WRITTEN PROBLEM: Write the data out again in full, with no departure from the original.

** begin DATA SEGMENT **

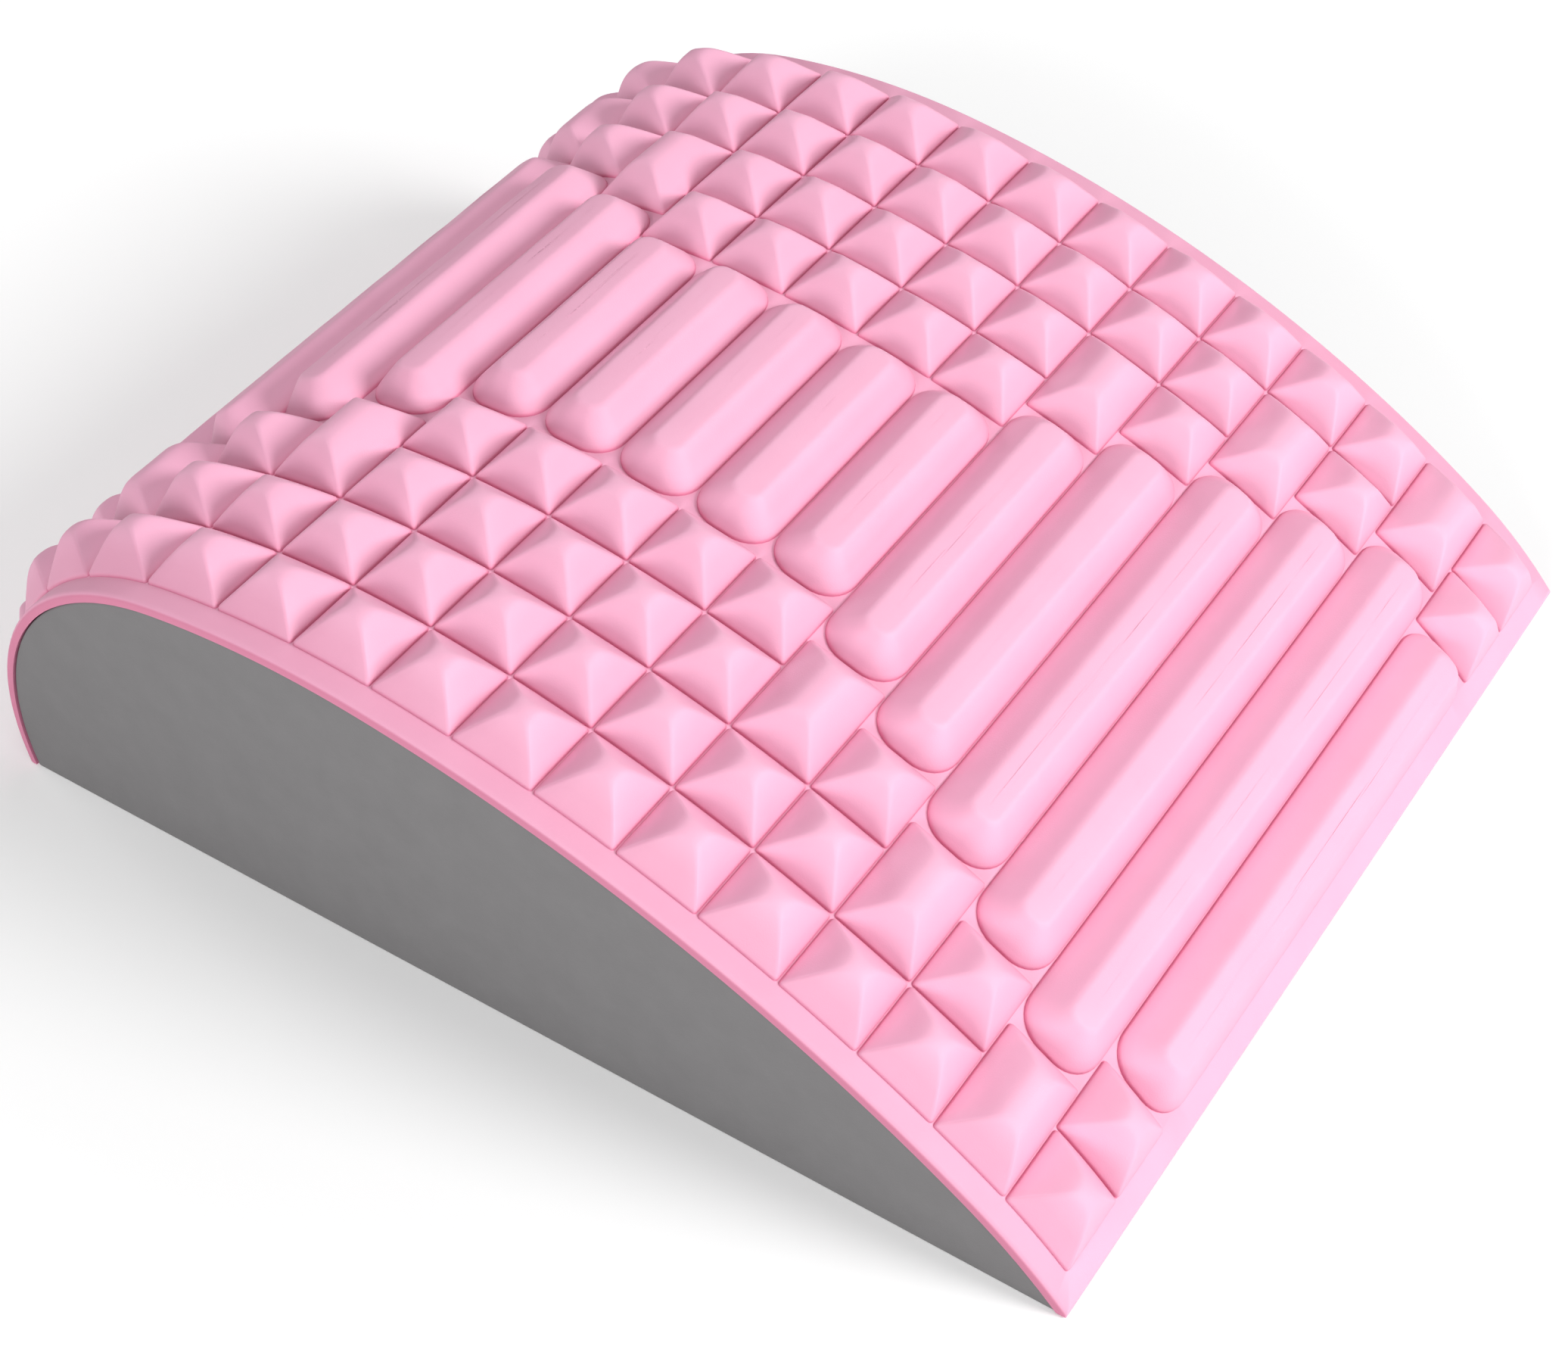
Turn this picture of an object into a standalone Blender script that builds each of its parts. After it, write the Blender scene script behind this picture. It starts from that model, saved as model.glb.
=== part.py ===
"""Back stretcher pillow: a moulded massage cover bonded over an arched foam core.

The cover is drawn flat, the way it is moulded. u runs along the sheet from its thin
end, v runs across it, and w is the height above the sheet's plain face. The sheet is
then wrapped round a side profile of four tangent arcs, which the core follows too.
The pillow stands with +X towards its thin end, +Y across it and +Z up.
"""

import math

import bmesh
import bpy
from mathutils import Vector

MM = 0.001

# Overall
WIDTH = 290.0 * MM
CROWN_HEIGHT = 99.0 * MM  # the cover's plain face at the crown, above the floor

# Side profile of the cover's plain face, arc by arc from the thin end to the nose
TIP_RADIUS = 142.5 * MM
TIP_ARC_TOP = 26.5 * MM  # height at which the tip arc meets the back slope
SLOPE_RADIUS = 377.5 * MM
CROWN_RADIUS = 234.0 * MM
CROWN_BACK_ANGLE = math.radians(7.6)
CROWN_NOSE_ANGLE = math.radians(8.9)
NOSE_RADIUS = 83.0 * MM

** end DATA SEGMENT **

SOLUTION FOR THIS PROBLEM:
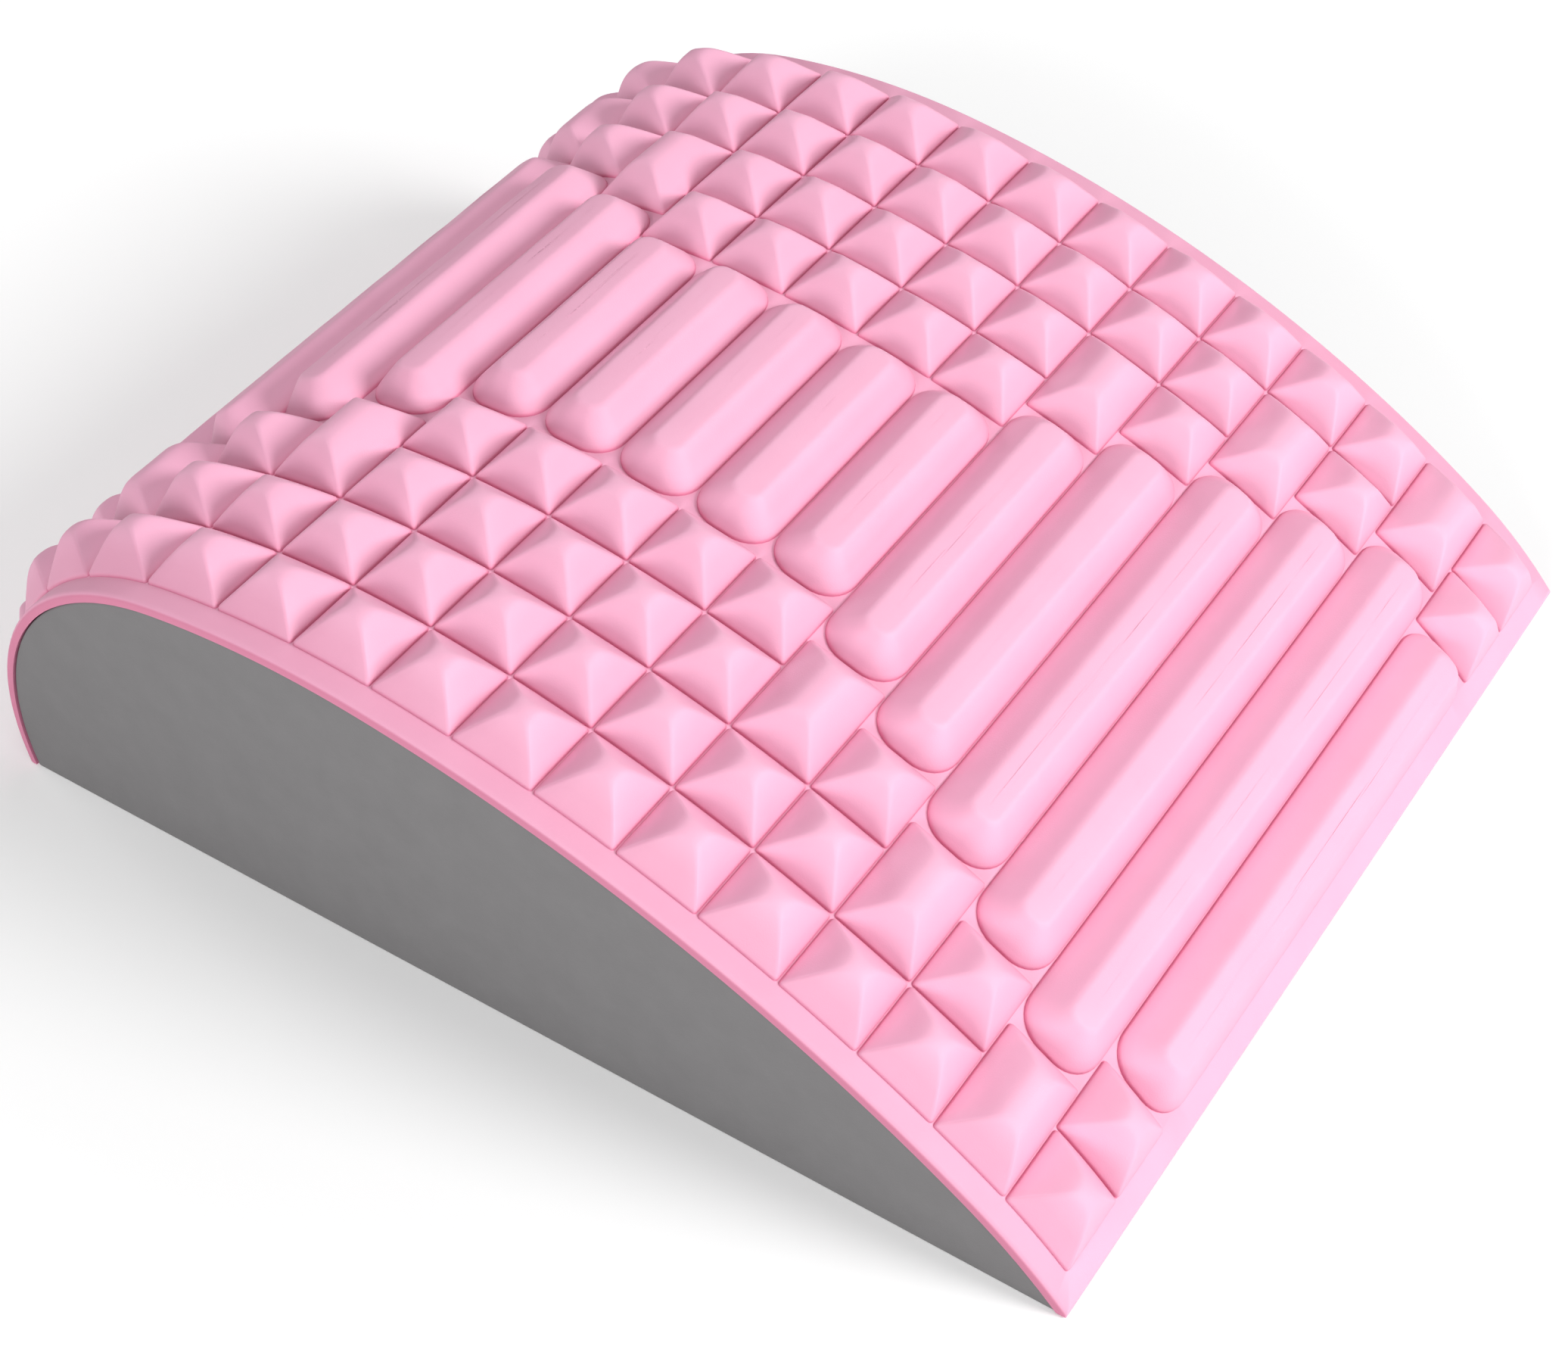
Turn this picture of an object into a standalone Blender script that builds each of its parts. After it, write the Blender scene script behind this picture. It starts from that model, saved as model.glb.
=== part.py ===
"""Back stretcher pillow: a moulded massage cover bonded over an arched foam core.

The cover is drawn flat, the way it is moulded. u runs along the sheet from its thin
end, v runs across it, and w is the height above the sheet's plain face. The sheet is
then wrapped round a side profile of four tangent arcs, which the core follows too.
The pillow stands with +X towards its thin end, +Y across it and +Z up.
"""

import math

import bmesh
import bpy
from mathutils import Vector

MM = 0.001

# Overall
WIDTH = 290.0 * MM
CROWN_HEIGHT = 99.0 * MM  # the cover's plain face at the crown, above the floor

# Side profile of the cover's plain face, arc by arc from the thin end to the nose
TIP_RADIUS = 142.5 * MM
TIP_ARC_TOP = 26.5 * MM  # height at which the tip arc meets the back slope
SLOPE_RADIUS = 377.5 * MM
CROWN_RADIUS = 234.0 * MM
CROWN_BACK_ANGLE = math.radians(7.6)
CROWN_NOSE_ANGLE = math.radians(8.9)
NOSE_RADIUS = 83.0 * MM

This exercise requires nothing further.